HarperCollins |Amazon| Barnes & Noble

Good afternoon and welcome to my stop on the blog tour for The Other Widow by Susan Crawford. I received a copy of this book from the publisher through TLC Book Tours in exchange for my honest review.

The Other Widow is a thriller that centers around three women and an unexpected death that connects them all and leads to many unanswered questions and the uncovering of many, many lies.

I really liked the premise for this book so I was excited to read it. Thrillers, for me, tend to be pretty quick reads because I get really into them and can’t put them down until I’m finished. I read this book in a single day so it’s definitely plausible to read in one sitting. The plot itself was interesting and had many layers, which was the main thing I was excited for. I didn’t guess the whodunit right away but it did cross my mind once or twice but I sort of explained it away in my head until it was revealed. It was definitely an interesting story, it kept my interest and when I was reading at night I found myself a little more jumpy than usual while reading it.
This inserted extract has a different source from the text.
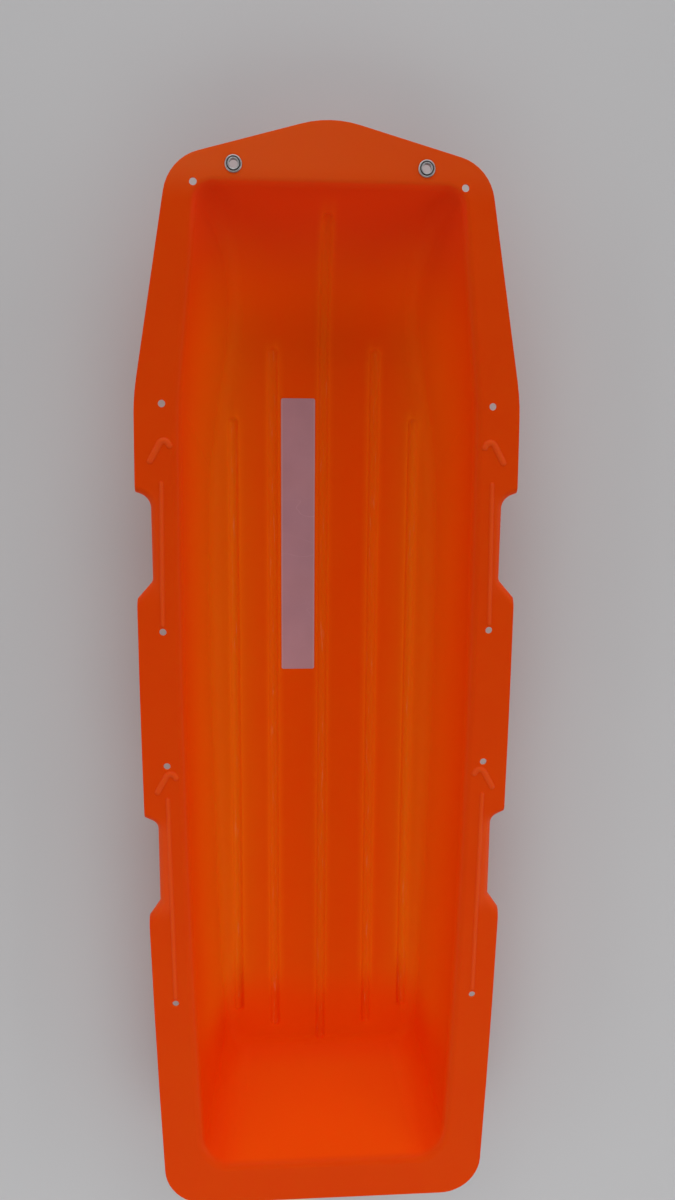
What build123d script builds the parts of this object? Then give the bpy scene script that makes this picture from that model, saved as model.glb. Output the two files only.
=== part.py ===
from build123d import *
import math
import os
from collections import namedtuple

# Expedition sled: one formed sheet of polyethylene, an open tub with a wide rim
# flange, five runners pressed into its floor, four handholds cut into its sides
# and two metal grommets in its nose for the tow line.
# Millimetres. +Y is the nose, +Z is up, +X is the right side seen from the tail.
# The origin is on the ground, in the middle of the length and width.

# Overall size
LENGTH = 1524.0
WIDTH = 508.0
HEIGHT = 152.0
WALL = 3.0

# Outline of the rim flange. Distances along the sled are from the nose tip, and
# insets are from the sides' widest place.
NOSE_SLOPE = 15.0
NOSE_APEX_RADIUS = 140.0
NOSE_CORNER_INSET = 53.0
NOSE_CORNER_RADIUS = 60.0
SHOULDER_FROM_NOSE = 336.0
SHOULDER_RADIUS = 300.0
WIDEST_FROM_NOSE = 675.0
SIDE_BOW_RADIUS = 19150.0
TAIL_CORNER_RADIUS = 60.0

# Tub: its mouth at the rim, its floor, and the ramp that rises to the nose. A run
# is how far a wall leans between its foot and the mouth.
SIDE_FLANGE = 58.0
NOSE_FLANGE = 76.0
TAIL_FLANGE = 58.0
MOUTH_NOSE_INSET = 83.0
SIDE_RUN = 32.5
NOSE_SIDE_RUN = 44.0
FLOOR_NOSE_FROM_NOSE = 219.0
FLOOR_SHOULDER_FROM_NOSE = 442.0
FLOOR_BOW_RADIUS = 14250.0
RAMP_RUN = 195.0
TAIL_RUN = 107.0
RIM_BEND_RADIUS = 12.0
FOOT_RADIUS = 24.0
TAIL_INSIDE_RADIUS = 46.0

# Runners: pressed down from the floor, open round grooves inside the tub, one in
# the centre, which climbs the ramp, and two on each side. The outer ones lie a set
# distance in from the foot of the sides. Ends are from the nose tip and the tail.
RUNNER_DEPTH = 5.0
RUNNER_WIDTH = 14.0
RUNNER_BRINK_RADIUS = 4.0
INNER_RUNNER_OFFSET = 73.5
OUTER_RUNNER_INSET = 32.5
OUTER_RUNNER_OFFSET = WIDTH / 2 - SIDE_FLANGE - SIDE_RUN - OUTER_RUNNER_INSET
Runner = namedtuple("Runner", "offset head_from_nose tail_from_tail")
RUNNERS = (
    Runner(0.0, 98.0, 168.0),
    Runner(INNER_RUNNER_OFFSET, 262.0, 195.0),
    Runner(OUTER_RUNNER_OFFSET, 360.0, 223.0),
)

# Handholds cut into both sides: the edge's start and length, the depth into the
# flange, the slope of the nose end and the run of the slanted tail end
Handhold = namedtuple("Handhold", "from_nose length depth lead_in run_out corner_radius")
HANDHOLDS = (
    Handhold(458.0, 141.0, 20.0, 7.0, 23.0, 20.0),
    Handhold(910.0, 149.0, 16.5, 8.0, 24.0, 14.0),
)
RUN_OUT_RADIUS = 10.0
LIP_DEPTH = 12.0
LIP_BEND_RADIUS = 10.0

# Round holes in the flange for lashing, in pairs from the nose to the tail
HOLE_DIAMETER = 9.5
Pair = namedtuple("Pair", "from_nose inset")
LASHING_HOLES = (
    Pair(75.0, 83.5),
    Pair(344.5, 38.5),
    Pair(644.5, 33.0),
    Pair(833.0, 34.0),
    Pair(1192.0, 38.0),
)

# Beads pressed up beside each handhold: a small arch over the nose end of a long
# straight bead, which runs to the lashing hole with that index
Bead = namedtuple("Bead", "arch_from_nose arch_inset from_nose inset to_hole")
BEADS = (
    Bead(382.5, 41.0, 446.0, 36.0, 2),
    Bead(835.0, 39.5, 881.0, 34.0, 4),
)
ARCH_OUTWARD = 19.0
ARCH_OUTWARD_RUN = 35.0
ARCH_INWARD = 6.5
ARCH_INWARD_RUN = 15.0
ARCH_RADIUS = 7.0
ARCH_BEAD_RADIUS = 6.0
ARCH_RISE = 2.0
BEAD_RADIUS = 4.5
BEAD_RISE = 1.4
BEAD_TO_HOLE = 5.0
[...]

I am giving this book a 3.5 out of 5 star rating. I liked it and enjoyed it. I am not used to the writing style so it threw me off a little while reading it. It is written with a lot of fragmented sentences which I think works for the pacing and the tone of a thriller. I don’t know if it was just me, but for some reason I wasn’t really feeling it. It took away from the story for me. I did like that the story was delivered in three perspectives, that was really enjoyable for me, getting to see the story as it unfolded through different angles. After reading this I am still a little confused over Karen and Tomas and the conclusion there. I think maybe because the ending seemed to come so fast, after the rest of the novel had sort of a slower build up since we were given time to peel back layers and work through things with the characters.

If you love thrillers, I think this one is worth a read…especially in this weather where it gets darker early and you can snuggle up in blankets with a warm drink and just read a thriller that may or may not freak you out. That’s totally what I did while reading this book!

I hope everyone is having a great week so far, happy reading everyone!

About Susan Crawford

Susan Crawford grew up in Miami, Florida, and graduated from the University of Miami with a BA in English and a minor in psychology. She later moved to New York City and then Boston before settling in Atlanta to raise three daughters and work in the field of adult education. A member of the Atlanta Writers Club and the Village Writers, Susan teaches at Georgia Piedmont Technical College and dabbles in local politics. She lives with her husband and a trio of rescue cats in Atlanta, where she enjoys reading books, writing books, rainy days, and spending time with the people she loves.